Why UK Businesses Are Quietly Overpaying on Their Energy Contracts

UK commercial energy is one of those operating costs that gets attention exactly once per year, usually after the renewal letter has already arrived. By that point, the auto-rollover clause is typically only weeks from triggering, the negotiation window has closed, and the default rate that applies after rollover often sits 20 to 40 percent above what the same business would pay on a current-market contract.

The structural cause is straightforward. Energy procurement is nobody’s favourite job. It lives in a grey zone between facilities, finance, and operations, and the absence of a clear owner means renewal dates pass without action. Independent surveys have repeatedly found that a meaningful share of UK SMEs are paying default-rollover rates that materially exceed competitive market rates.

What a UK commercial energy bill is actually made of

A UK commercial energy invoice is a stacked structure rather than a single number. Wholesale costs reflect market trading prices on the National Balancing Point (gas) and the broader power markets (electricity), and these move with European energy market dynamics. Network charges cover transmission and distribution and are regulated by Ofgem. Non-commodity costs include the Climate Change Levy, capacity market charges, and renewable obligation payments. The standing charge is a fixed daily fee.

For multi-site operators, the standing-charge drag compounds across satellite locations and frequently represents a larger share of total spend than the unit rate itself.

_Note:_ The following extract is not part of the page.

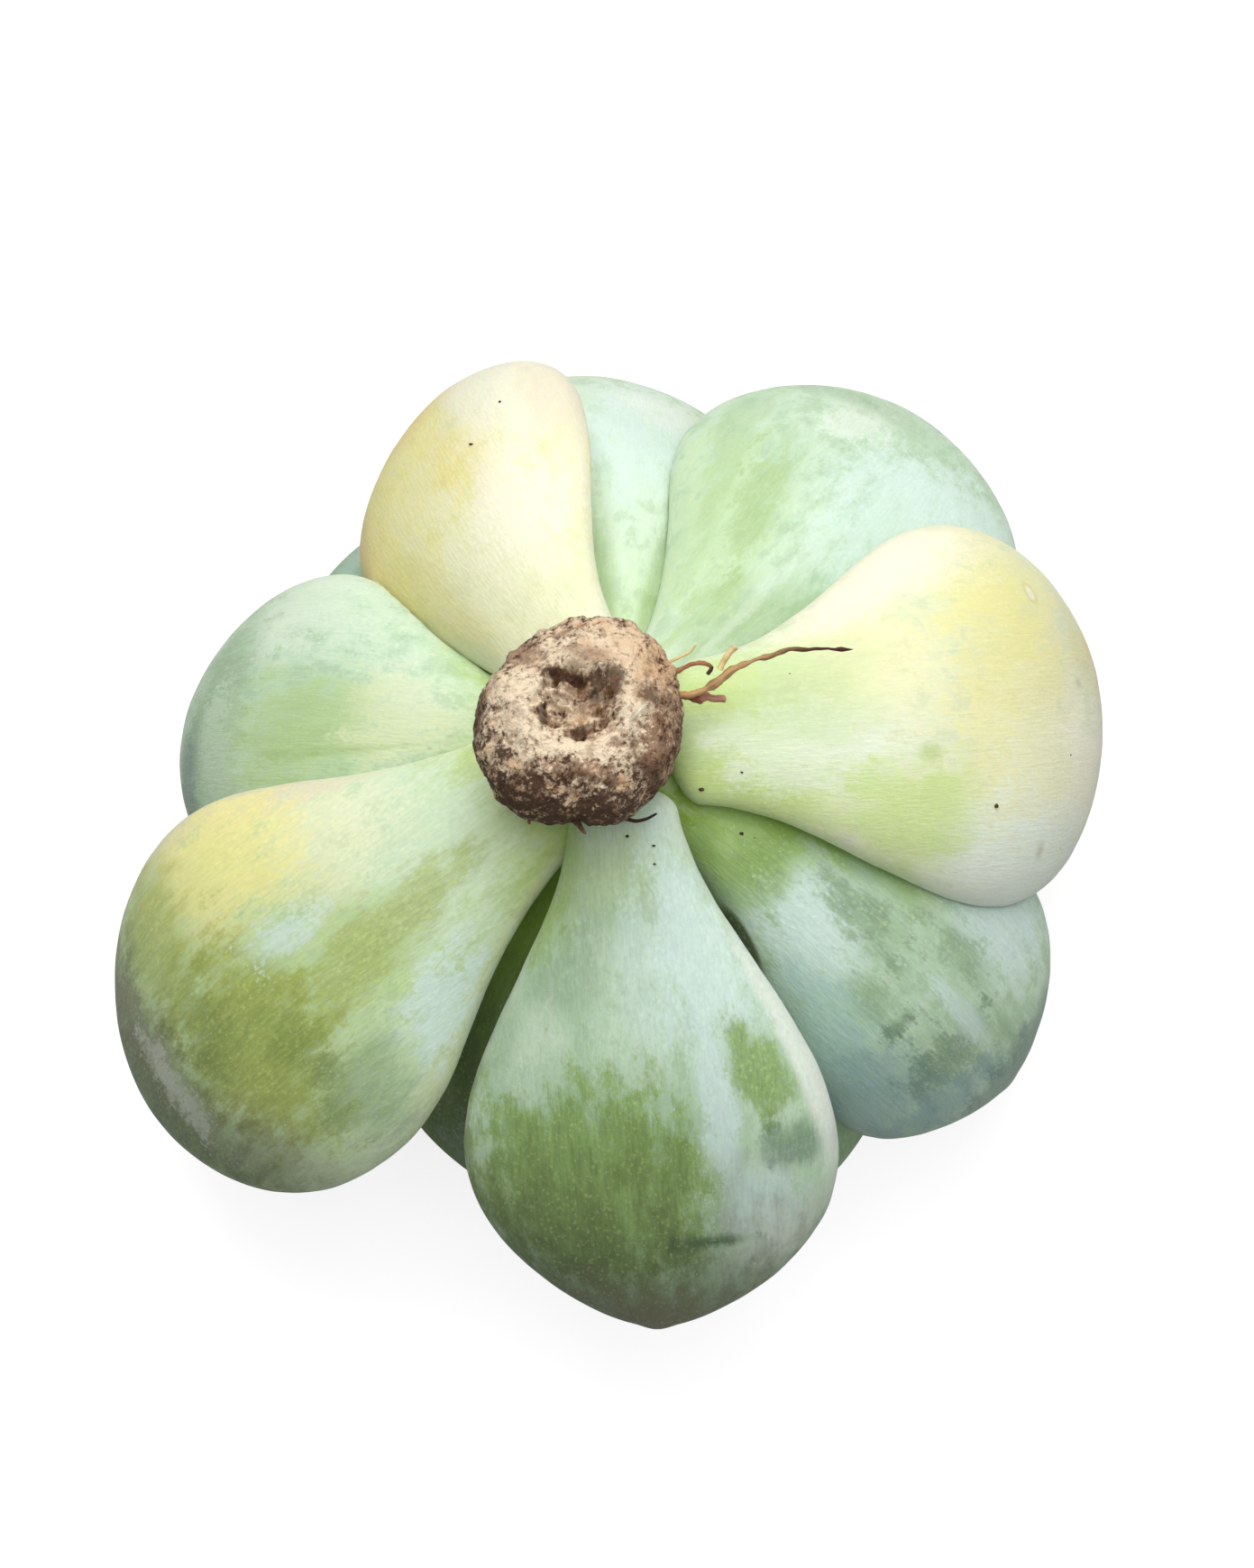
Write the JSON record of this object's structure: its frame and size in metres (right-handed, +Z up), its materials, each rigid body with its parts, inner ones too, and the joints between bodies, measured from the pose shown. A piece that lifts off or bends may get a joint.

How specialist comparison fits

Specialist comparison services for business energy consolidate quotes from the active commercial supplier panel, normalise standing charges and unit rates for like-for-like comparison, factor in Climate Change Levy treatment for businesses eligible for reductions, and surface renewal calendars three to six months in advance.

The technical paperwork — termination notices within the contract window, change-of-tenancy documentation, meter point reference number lookups — falls to the comparison service rather than to internal teams.

Where the savings actually come from

Three categories cover most of the savings story.

Avoiding auto-rollover. The single largest source of UK SME energy overpayment.

Multi-site consolidation. Standing charges and rate variability across satellite locations often produce material savings when consolidated under a single supplier.

Climate Change Levy reductions. Eligible businesses, particularly those holding Climate Change Agreements, receive reductions that frequently go unclaimed.

Ofgem publishes guidance on commercial customer rights. The Energy Ombudsman handles eligible disputes between non-domestic micro-businesses and their suppliers.

Practical steps

Find the renewal date and notice period in the original contract paperwork.

Pull the last twelve months of bills.

Engage the comparison process inside the three-to-six-month window before contract end.

FAQ

When should the comparison process start? Three to six months before contract end.

Does switching disrupt physical supply? No. The supply continues unchanged through the same network. Only the billing relationship changes.

Can gas and electricity be compared together? Yes. Most comparison services handle the two together.

Are micro-businesses protected differently? Yes. Ofgem applies specific rules including notification requirements before contract end.